As Nathan Wright recalled in 1997, the men well knew the dangers they faced. “I spoke to my family and told them about my interest in going and told them I knew how dangerous it was. I knew I might not come back.” No doubt he was thinking of the Isaac Woodard, a recently discharged black veteran returning to his home in North Carolina from a Georgia military base in the summer of 1946. After exchanging some words with a bus driver, he was dragged from the bus, and savagely beaten by a white police chief and his deputy, who used the blunt end of a billy club to blind Woodard in both eyes. The all-white jury failed to convict the police officers. Wright recalls his experiences in Robin Washington’s 1995 documentary, You Don’t Have to Ride Jim Crow! and presents a harrowing retelling of his bus journey. Over two weeks between April 9 and April 23, 1947, the men who participated in the Journey of Reconciliation faced harassment, physical attack, and arrest, and they pioneered the techniques which would be utilized by the now much better known Freedom Rides of 1961, also organized by CORE.

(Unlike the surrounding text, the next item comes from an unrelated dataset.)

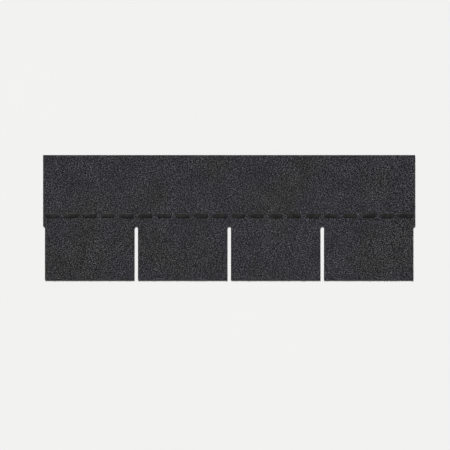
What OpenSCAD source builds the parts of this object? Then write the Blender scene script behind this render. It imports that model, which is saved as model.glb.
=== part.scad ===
// Four-tab asphalt strip shingle, lying face up.
//
// Millimetres. The origin is the centre of the back face. +X runs along the course, +Y points up
// the roof slope and +Z points out of the granule-surfaced weather face.

/* [Strip] */
// Length of the strip, along the course
strip_length = 1000; // [600:5:1500]
// Depth of the strip, up the slope
strip_depth = 336; // [280:1:450]
// Thickness of the coated mat, over the granules
strip_thickness = 3; // [2:0.1:6]

/* [Tabs] */
// Number of tabs side by side
tab_count = 4; // [2:1:6]
// Depth of the tabs, which is the height that each course shows
exposure = 145; // [100:1:180]
// Width of the cutout between two tabs
cutout_width = 10; // [4:0.5:20]

/* [Seal strip] */
// Height of the seal strip's centre line above the cutouts
seal_rise = 28; // [22:1:34]
// Length of one adhesive dash, along the course
dash_length = 38; // [20:1:60]
// Width of one adhesive dash, up the slope
dash_width = 13; // [6:0.5:16]
// Height of a dash above the weather face
dash_height = 0.8; // [0.4:0.1:1.5]
// Clear space between two dashes
dash_gap = 12; // [6:1:30]

/* [Release film] */
// Width of the release film on the back
film_width = 30; // [20:1:40]
// Thickness of the release film
film_thickness = 0.1; // [0.05:0.05:0.3]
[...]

As a rider testing racial segregation, Johnson was arrested twice. The first time was on April 12, on a Trailways bus going from Durham, NC to Chapel Hill. The police arrested Johnson, along with fellow freedom riders Bayard Rustin and James Peck, for refusing to move when ordered. The police took the three men to the police station, but once their lawyer appeared they were released without charge. The next day, April 13, as Johnson, Rustin, James Felmet, and Igal Roodenko tried to leave Chapel Hill, N.C, on a Trailways bus, they were beaten by white cab drivers, arrested, their lives threatened, and they were forced to flee in the night to Greensboro. After two years of appeals failed to overturn the convictions, Rustin, Felmet and Roodenko surrendered on March 21, 1949, and were sent to the Roxboro Chain Gang for a 30-day sentence (of which they served 22.) Johnson did not return to North Carolina to serve his sentence. He explained his actions to the Cincinnati Post on March 11, 1949: “The principle of the matter was proper,” declared Mr. Johnson, “But here it is graduation year. I’ve got to worry about examinations and my thesis on the federal income tax structure. I just can‘t make it. I understand the other three fellows are going through with it.”

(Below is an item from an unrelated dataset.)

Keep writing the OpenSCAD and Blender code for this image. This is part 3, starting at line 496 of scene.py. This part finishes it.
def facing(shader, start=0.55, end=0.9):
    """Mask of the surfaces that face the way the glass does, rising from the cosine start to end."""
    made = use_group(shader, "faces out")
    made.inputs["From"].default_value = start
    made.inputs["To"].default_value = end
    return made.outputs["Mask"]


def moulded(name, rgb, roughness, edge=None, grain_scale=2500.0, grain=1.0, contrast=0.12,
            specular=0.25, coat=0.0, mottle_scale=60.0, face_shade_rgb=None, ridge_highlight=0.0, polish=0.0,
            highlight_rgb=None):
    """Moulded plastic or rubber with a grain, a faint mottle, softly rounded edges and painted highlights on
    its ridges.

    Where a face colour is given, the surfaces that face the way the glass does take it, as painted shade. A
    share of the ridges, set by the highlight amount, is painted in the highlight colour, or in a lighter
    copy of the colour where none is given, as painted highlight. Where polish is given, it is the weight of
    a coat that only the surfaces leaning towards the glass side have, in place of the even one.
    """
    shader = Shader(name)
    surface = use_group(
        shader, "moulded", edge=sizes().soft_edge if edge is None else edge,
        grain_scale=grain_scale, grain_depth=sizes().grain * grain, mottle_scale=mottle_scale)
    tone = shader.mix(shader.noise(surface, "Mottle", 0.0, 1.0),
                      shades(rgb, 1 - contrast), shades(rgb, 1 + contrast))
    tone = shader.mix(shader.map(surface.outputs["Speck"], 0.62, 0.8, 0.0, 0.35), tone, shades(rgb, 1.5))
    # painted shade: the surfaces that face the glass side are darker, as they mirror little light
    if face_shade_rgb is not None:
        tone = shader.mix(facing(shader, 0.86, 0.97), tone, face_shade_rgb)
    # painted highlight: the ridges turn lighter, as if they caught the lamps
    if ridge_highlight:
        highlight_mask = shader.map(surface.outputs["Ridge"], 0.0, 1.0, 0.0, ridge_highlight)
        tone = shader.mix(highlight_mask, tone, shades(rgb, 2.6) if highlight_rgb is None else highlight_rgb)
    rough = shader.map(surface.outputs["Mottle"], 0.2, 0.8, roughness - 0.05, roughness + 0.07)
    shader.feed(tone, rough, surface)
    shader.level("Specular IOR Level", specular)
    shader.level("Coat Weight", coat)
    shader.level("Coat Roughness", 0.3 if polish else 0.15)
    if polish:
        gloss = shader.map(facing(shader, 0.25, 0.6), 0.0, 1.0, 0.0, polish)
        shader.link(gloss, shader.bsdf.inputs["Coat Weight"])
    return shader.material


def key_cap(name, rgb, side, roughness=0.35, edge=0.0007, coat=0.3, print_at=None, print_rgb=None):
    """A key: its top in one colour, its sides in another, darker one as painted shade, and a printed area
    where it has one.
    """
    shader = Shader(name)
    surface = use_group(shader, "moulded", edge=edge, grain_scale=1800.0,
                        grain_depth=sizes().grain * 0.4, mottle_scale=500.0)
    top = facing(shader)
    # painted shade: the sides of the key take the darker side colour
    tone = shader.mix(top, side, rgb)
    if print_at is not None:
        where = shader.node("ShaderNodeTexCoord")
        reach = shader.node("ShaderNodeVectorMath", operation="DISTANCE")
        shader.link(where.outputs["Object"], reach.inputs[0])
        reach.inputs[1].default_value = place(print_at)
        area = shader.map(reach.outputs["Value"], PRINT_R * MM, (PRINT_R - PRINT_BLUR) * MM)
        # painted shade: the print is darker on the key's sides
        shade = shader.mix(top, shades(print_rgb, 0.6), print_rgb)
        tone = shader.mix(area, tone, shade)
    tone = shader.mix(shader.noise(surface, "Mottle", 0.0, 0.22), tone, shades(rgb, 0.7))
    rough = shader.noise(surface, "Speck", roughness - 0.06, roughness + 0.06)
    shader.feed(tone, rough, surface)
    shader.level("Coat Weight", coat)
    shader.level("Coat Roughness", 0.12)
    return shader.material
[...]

Nathan Wright’s career is well documented—a life-long pacifist, prolific author and Episcopalian priest—he is best remembered for convening the National Conference on Black Power in Newark in 1967. A fourth generation college graduate, he earned six degrees, and in addition to his UC BA he received a master’s degree from the Episcopal Theological School and a doctorate of education from Harvard.

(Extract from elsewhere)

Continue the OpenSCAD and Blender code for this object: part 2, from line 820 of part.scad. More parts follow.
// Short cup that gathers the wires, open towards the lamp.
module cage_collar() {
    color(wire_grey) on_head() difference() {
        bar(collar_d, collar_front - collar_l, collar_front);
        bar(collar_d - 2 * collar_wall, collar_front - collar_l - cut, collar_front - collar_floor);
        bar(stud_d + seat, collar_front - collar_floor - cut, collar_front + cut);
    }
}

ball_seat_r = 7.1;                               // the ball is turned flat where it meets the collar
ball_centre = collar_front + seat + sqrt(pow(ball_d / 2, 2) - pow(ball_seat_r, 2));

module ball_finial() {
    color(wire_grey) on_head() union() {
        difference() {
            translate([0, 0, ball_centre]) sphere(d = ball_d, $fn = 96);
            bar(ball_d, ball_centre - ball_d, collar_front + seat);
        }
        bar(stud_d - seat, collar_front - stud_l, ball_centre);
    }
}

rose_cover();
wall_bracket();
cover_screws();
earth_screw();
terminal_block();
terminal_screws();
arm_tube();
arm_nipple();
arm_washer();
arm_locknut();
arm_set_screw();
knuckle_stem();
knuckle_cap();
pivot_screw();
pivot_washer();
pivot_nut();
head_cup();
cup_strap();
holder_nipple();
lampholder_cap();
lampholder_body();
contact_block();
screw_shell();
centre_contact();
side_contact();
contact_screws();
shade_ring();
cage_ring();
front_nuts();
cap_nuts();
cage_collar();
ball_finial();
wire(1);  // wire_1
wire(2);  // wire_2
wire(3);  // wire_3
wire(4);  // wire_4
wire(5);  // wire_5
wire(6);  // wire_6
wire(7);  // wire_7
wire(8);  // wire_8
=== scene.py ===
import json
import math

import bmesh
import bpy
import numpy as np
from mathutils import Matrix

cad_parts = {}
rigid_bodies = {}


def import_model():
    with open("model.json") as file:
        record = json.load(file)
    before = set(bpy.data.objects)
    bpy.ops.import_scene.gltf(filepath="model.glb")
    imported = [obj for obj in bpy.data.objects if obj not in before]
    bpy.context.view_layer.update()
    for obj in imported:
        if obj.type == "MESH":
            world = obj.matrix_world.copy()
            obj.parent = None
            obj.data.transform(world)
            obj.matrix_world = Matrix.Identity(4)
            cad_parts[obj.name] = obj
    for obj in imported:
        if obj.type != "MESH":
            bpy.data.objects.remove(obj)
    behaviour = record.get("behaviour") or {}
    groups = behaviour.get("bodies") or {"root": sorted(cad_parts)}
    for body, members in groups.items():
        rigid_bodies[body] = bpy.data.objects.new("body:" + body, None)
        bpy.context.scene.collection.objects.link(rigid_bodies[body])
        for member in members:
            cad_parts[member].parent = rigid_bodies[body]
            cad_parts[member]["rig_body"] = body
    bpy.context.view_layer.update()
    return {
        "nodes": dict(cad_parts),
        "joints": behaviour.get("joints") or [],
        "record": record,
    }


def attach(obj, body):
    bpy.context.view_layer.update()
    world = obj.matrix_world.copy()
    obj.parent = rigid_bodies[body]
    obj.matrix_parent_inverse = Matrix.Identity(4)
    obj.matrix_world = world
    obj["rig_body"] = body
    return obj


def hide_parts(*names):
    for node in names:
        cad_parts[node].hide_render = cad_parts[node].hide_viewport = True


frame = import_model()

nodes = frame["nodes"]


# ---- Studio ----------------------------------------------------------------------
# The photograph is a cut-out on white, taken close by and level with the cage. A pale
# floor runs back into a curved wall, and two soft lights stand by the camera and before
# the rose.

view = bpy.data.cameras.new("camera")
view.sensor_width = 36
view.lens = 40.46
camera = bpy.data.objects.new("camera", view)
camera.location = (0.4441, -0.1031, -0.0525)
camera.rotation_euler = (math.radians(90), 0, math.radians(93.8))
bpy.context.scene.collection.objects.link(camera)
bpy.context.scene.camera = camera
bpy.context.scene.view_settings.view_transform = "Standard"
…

Andrew S. Johnson, despite his plans, did not graduate from UC. A resident of the West End, a graduate of Woodward High School, he began UC in 1945 as a student in the college of Liberal Arts. He completed four years of course work, but not his thesis in economics. Andrew S. Johnson died at 23 of tuberculous pneumonia. He is buried in Hillcrest Cemetery.
In recent years, historians have come to see the 1947 Journey of Reconciliation as a crucial event in the history of the Civil Rights Movement. For this reason, the University of Cincinnati should honor the two students, Andrew S. Johnson and Nathan Wright, Jr., who risked their lives in pursuit of equality.